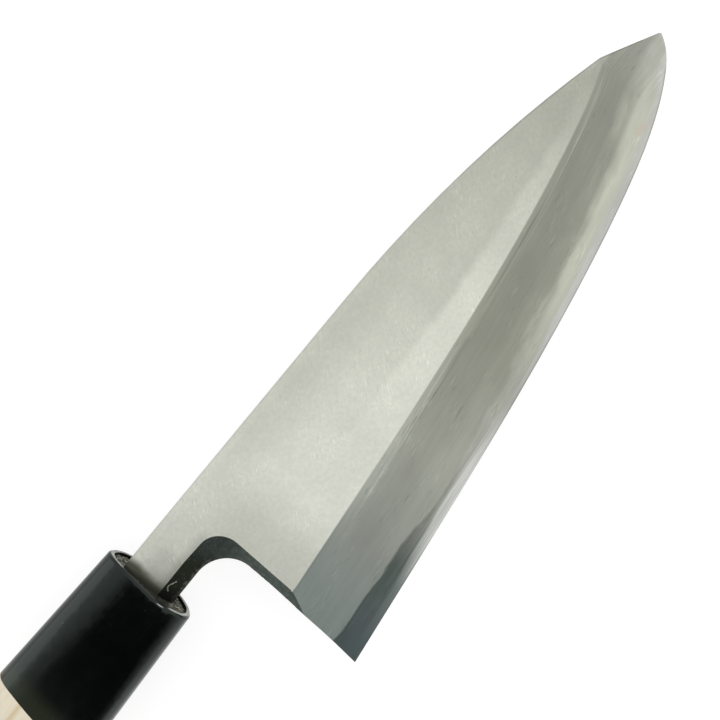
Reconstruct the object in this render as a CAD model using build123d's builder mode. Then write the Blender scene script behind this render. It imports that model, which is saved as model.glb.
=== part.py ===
from build123d import *
from math import cos, hypot, radians, sin, tan
import os

# A right-handed deba knife that lies on its side, in millimetres. Its tip points along +X, its
# spine along +Y, and the bevelled front of the blade looks up, along +Z. The origin lies under
# the middle of the knife's box, on the surface that it is laid on.

# Blade, measured from the heel corner and from the spine
blade_length = 165.0
heel_height = 53.8
spine_thickness = 7.2
distal_taper = 1.65  # degrees that the front slopes down towards the tip
cross_taper = 0.8  # degrees that the front slopes down towards the edge
tip_round = 0.4
heel_lean = 2.7
heel_bow = 1.0

# Bevel ground on the front only, with a narrow steeper bevel at the very edge
bevel_heel_width = 21.4
bevel_tip_width = 18.0
edge_bevel_width = 2.0
edge_bevel_angle = 20.0
edge_land = 0.15

# Neck and tang
neck_length = 13.1
neck_height = 13.2
neck_corner_radius = 8.0
tang_length = 95.0
tang_end_height = 6.0
tang_end_thickness = 3.0

# Forged chamfer along the front of the neck and the heel
chamfer_depth = 2.1
neck_chamfer_width = 3.7
heel_chamfer_width = 3.2
chamfer_radius_loss = 3.0

# Hard steel plate welded to the back, and the hollow ground into it
steel_heel_thickness = 2.4
steel_overlap = 1.0
steel_scarf_length = 4.0
hollow_depth = 0.4

# Handle: ferrule, wood, and the resin that closes the mouth round the tang
handle_length = 130.0
handle_turn = 6.0  # degrees that the handle is turned about its axis, to bring its ridge round
handle_rise = 1.6  # how far the handle's axis lies in front of the middle of the blade's thickness
ferrule_length = 33.7
mouth_height = 22.8
mouth_half_depth = 9.2
shoulder_height = 25.5
shoulder_half_depth = 10.3
butt_height = 30.0
butt_half_depth = 12.0
ferrule_wall = 1.3
rim_chamfer = 0.5
butt_chamfer = 1.0
mouth_recess = 1.6
seal_thickness = 0.9
ridge_round = 3.0

# Clearances, and how far a cut runs past what it cuts
socket_clearance = 0.15
glue_clearance = 0.05
overrun = 3.0

# The outline, in shares of the blade's length and of the heel's height
spine_straight_share = 0.38
spine_corner_share = (0.897, 0.1925)
tip_share = (1.0, 0.338)
edge_shares = [
    (0.982, 0.411),
    (0.95, 0.4776),
    (0.887, 0.565),
    (0.762, 0.6744),
    (0.58, 0.782),
    (0.3455, 0.8835),
]

# Places along the edge where the bevel is set out
bevel_shares = [0.0, 0.2, 0.4, 0.6, 0.8, 0.92, 1.0]

# The steel plate's thickness along the blade, in shares of its thickness at the heel
steel_shares = [
    (0.045, 0.94),
    (0.1, 0.82),
    (0.14, 0.71),
    (0.2, 0.65),
    (0.26, 0.54),
    (0.32, 0.51),
    (0.42, 0.57),
    (0.54, 0.6),
    (0.61, 0.585),
    (0.67, 0.53),
    (0.695, 0.54),
    (0.722, 0.615),
    (0.752, 0.545),
    (0.785, 0.48),
    (0.82, 0.57),
    (0.9, 0.54),
    (1.0, 0.46),
]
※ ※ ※
_TASK PROMPT_: All of the material must be reproduced exactly.

_WRITTEN ANSWER_:
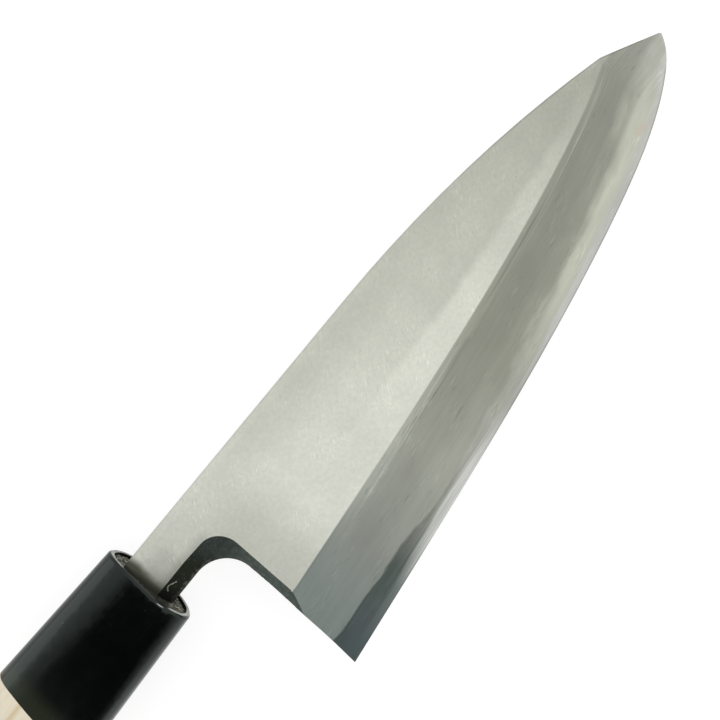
Reconstruct the object in this render as a CAD model using build123d's builder mode. Then write the Blender scene script behind this render. It imports that model, which is saved as model.glb.
=== part.py ===
from build123d import *
from math import cos, hypot, radians, sin, tan
import os

# A right-handed deba knife that lies on its side, in millimetres. Its tip points along +X, its
# spine along +Y, and the bevelled front of the blade looks up, along +Z. The origin lies under
# the middle of the knife's box, on the surface that it is laid on.

# Blade, measured from the heel corner and from the spine
blade_length = 165.0
heel_height = 53.8
spine_thickness = 7.2
distal_taper = 1.65  # degrees that the front slopes down towards the tip
cross_taper = 0.8  # degrees that the front slopes down towards the edge
tip_round = 0.4
heel_lean = 2.7
heel_bow = 1.0

# Bevel ground on the front only, with a narrow steeper bevel at the very edge
bevel_heel_width = 21.4
bevel_tip_width = 18.0
edge_bevel_width = 2.0
edge_bevel_angle = 20.0
edge_land = 0.15

# Neck and tang
neck_length = 13.1
neck_height = 13.2
neck_corner_radius = 8.0
tang_length = 95.0
tang_end_height = 6.0
tang_end_thickness = 3.0

# Forged chamfer along the front of the neck and the heel
chamfer_depth = 2.1
neck_chamfer_width = 3.7
heel_chamfer_width = 3.2
chamfer_radius_loss = 3.0

# Hard steel plate welded to the back, and the hollow ground into it
steel_heel_thickness = 2.4
steel_overlap = 1.0
steel_scarf_length = 4.0
hollow_depth = 0.4

# Handle: ferrule, wood, and the resin that closes the mouth round the tang
handle_length = 130.0
handle_turn = 6.0  # degrees that the handle is turned about its axis, to bring its ridge round
handle_rise = 1.6  # how far the handle's axis lies in front of the middle of the blade's thickness
ferrule_length = 33.7
mouth_height = 22.8
mouth_half_depth = 9.2
shoulder_height = 25.5
shoulder_half_depth = 10.3
butt_height = 30.0
butt_half_depth = 12.0
ferrule_wall = 1.3
rim_chamfer = 0.5
butt_chamfer = 1.0
mouth_recess = 1.6
seal_thickness = 0.9
ridge_round = 3.0

# Clearances, and how far a cut runs past what it cuts
socket_clearance = 0.15
glue_clearance = 0.05
overrun = 3.0

# The outline, in shares of the blade's length and of the heel's height
spine_straight_share = 0.38
spine_corner_share = (0.897, 0.1925)
tip_share = (1.0, 0.338)
edge_shares = [
    (0.982, 0.411),
    (0.95, 0.4776),
    (0.887, 0.565),
    (0.762, 0.6744),
    (0.58, 0.782),
    (0.3455, 0.8835),
]

# Places along the edge where the bevel is set out
bevel_shares = [0.0, 0.2, 0.4, 0.6, 0.8, 0.92, 1.0]

# The steel plate's thickness along the blade, in shares of its thickness at the heel
steel_shares = [
    (0.045, 0.94),
    (0.1, 0.82),
    (0.14, 0.71),
    (0.2, 0.65),
    (0.26, 0.54),
    (0.32, 0.51),
    (0.42, 0.57),
    (0.54, 0.6),
    (0.61, 0.585),
    (0.67, 0.53),
    (0.695, 0.54),
    (0.722, 0.615),
    (0.752, 0.545),
    (0.785, 0.48),
    (0.82, 0.57),
    (0.9, 0.54),
    (1.0, 0.46),
]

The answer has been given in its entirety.